At August 14, 2009 10:53 AM, Blogger Jonathan Versen said...

Charles, I honestly don't think I have to. The moment anybody says anything that isn't scathing about any democrat you leap into your (self-appointed)guardian of purity mode, and behave as if they have to justify themselves to you. Enough already.


And don't call other commenters names, like telling Jenny she's a "tool." (I just saw that.)

Unacceptable.

 
At August 14, 2009 11:09 AM, Blogger Charles F. Oxtrot said...

Tool of propaganda, that's unacceptable to me.

 
At August 14, 2009 1:52 PM, Blogger Jonathan Versen said...

Charles,
I don't want to moderate comments and I can't monitor this blog constantly, nor do I want to.

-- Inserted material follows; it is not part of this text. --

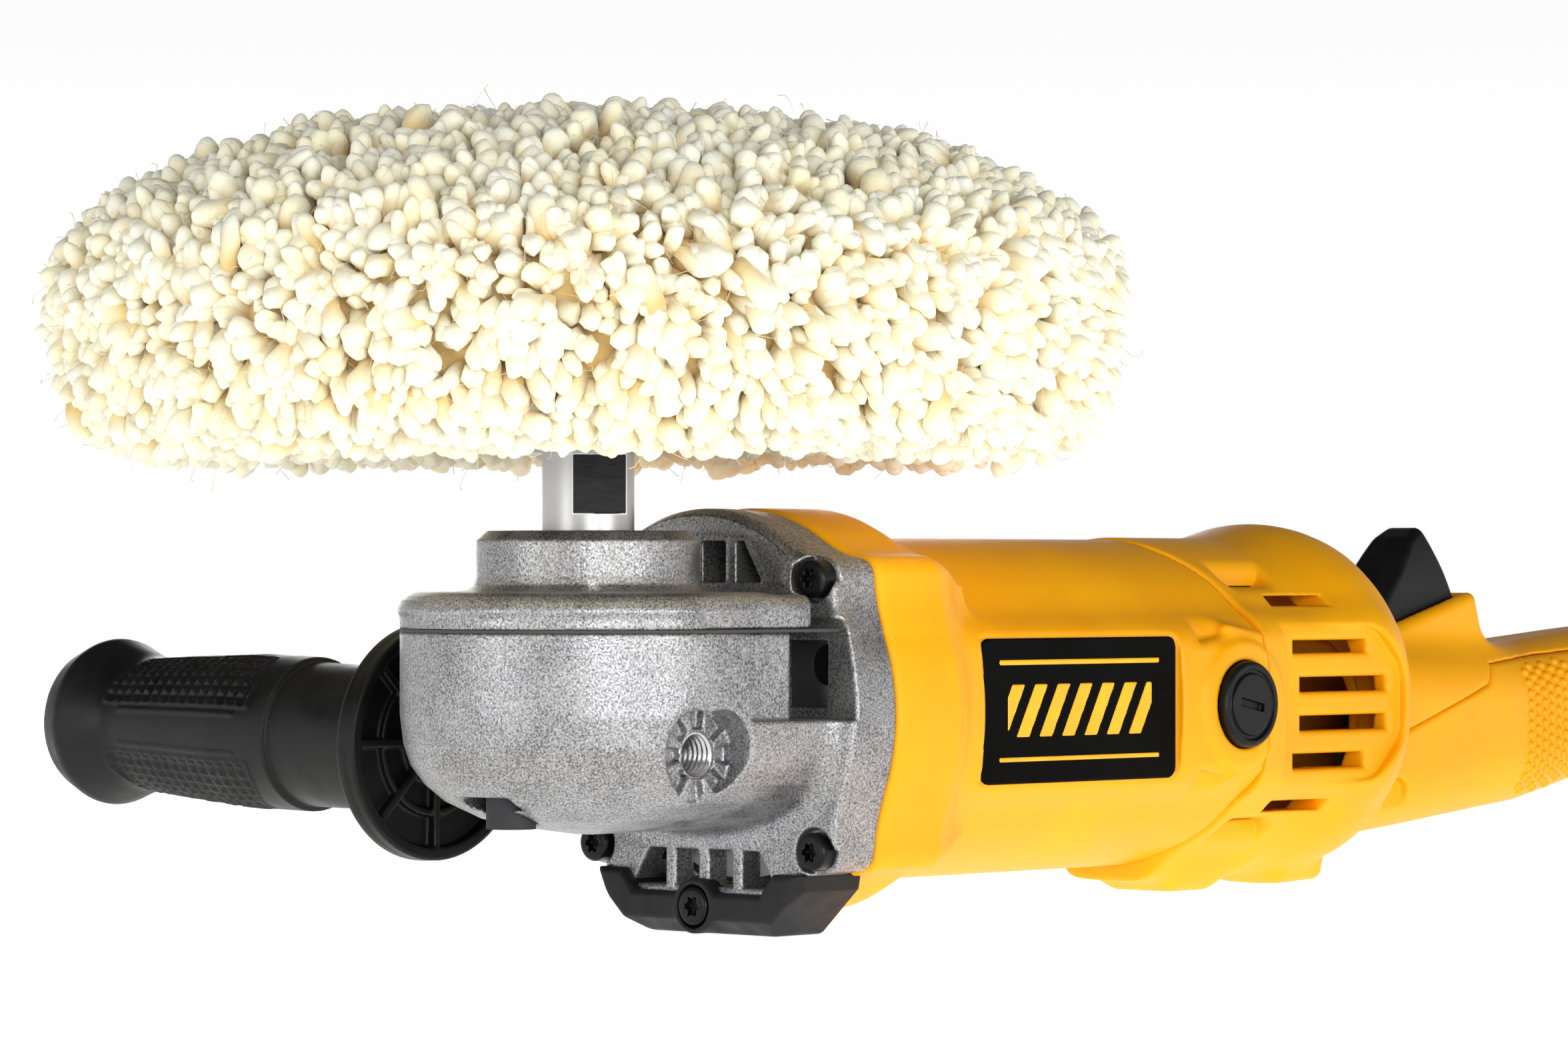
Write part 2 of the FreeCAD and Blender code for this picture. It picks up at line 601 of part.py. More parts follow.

You've made many valuable contributions to our conversations here, and I appreciate that.

Nevertheless, if you decide you want to engage in personal attacks towards Rob or Bob or any of the visitors or me, I will ban you. If you want to be venomous towards people visiting your blog, that's your business, but I won't have it here.

I thought just writing that it was unacceptable was sufficient(it should be), as I didn't want to call you out and embarrass you.

So, don't do it again, and you are welcome. Otherwise, you are not.

 
At August 14, 2009 4:03 PM, Anonymous Ovid said...

Peter Bergen will never have anythign reliable to say about Afghanistan because he can't really reach conclusions inconsistent with his position at the New America Foundation and as a mainstream journalist. He can go to Afghanistan a thousand times and he will only see what he can see consistent with his career. I have never been to Afghanistan, but I can see it much more clearly than he can. You can too.

The print media is getting replaced by these foundations, which are just as closely connected to business and the military. The founder of the New America Foundation, Michael Lind, wrote a book titled Vietnam: The Necessary War. It began as follows:

"THE VIETNAM WAR WAS A JUST, CONSTITUTIONAL and necessary proxy war that was waged by methods that were often counterproductive and sometimes arguably immoral. The war had to be fought in order to preserve the military and diplomatic credibility of the United States in the Cold War, but when its costs grew excessive the war had to be forfeited in order to preserve the political consensus within the United States in favor of the Cold War. The Vietnam War was neither a mistake nor a betrayal nor a crime. It was a military defeat."

That's a pretty saleable interpretation of the Vietnam War in the United States, challenging the war safely but not fundamentally and leaving us still the good guys, though of course fallible. I fully expect the New America Foundation, and its current head Steve Coll, to take much the same position about the War on Terror (which is the farcical reincarnation of the Cold War), as well as the war in Afghanistan and now parts of Pakistan. In that respect, there is an eerie predictability to what is happening and is going to happen in Afghanistan. And, of course, our military behavior will likely be similar. But of course the world is different and Afghanistan is not Vietnam, so not everythign will be the same.

Peter Bergen just won't figure out what will truly be different, because he's wearing blinders. And he'll never offer an honest and serious critique of our military strategy as a whole, or any critique that seriously challenges the War on Terror. So he'll be left with stupid conclusions like that in his article: We have to make sure the terrorists who caused 9/11 never go back to Afghanistan so that America remains safe, and if we do one day tourists will be able to return and admire the beautiful mountains again.

The superficiality and sophomorishness of that assessment leaps off the page. No war affecting millions of lives should ever be reduced to that.

 
At August 18, 2009 9:47 AM, Anonymous Ovid said...

I recommend Tariq Ali's The Duel: Pakistan on the Flight Path of American Power (2008, in libraries) to anyone who wants a good understanding of the mess of a history of Pakistan, including recently.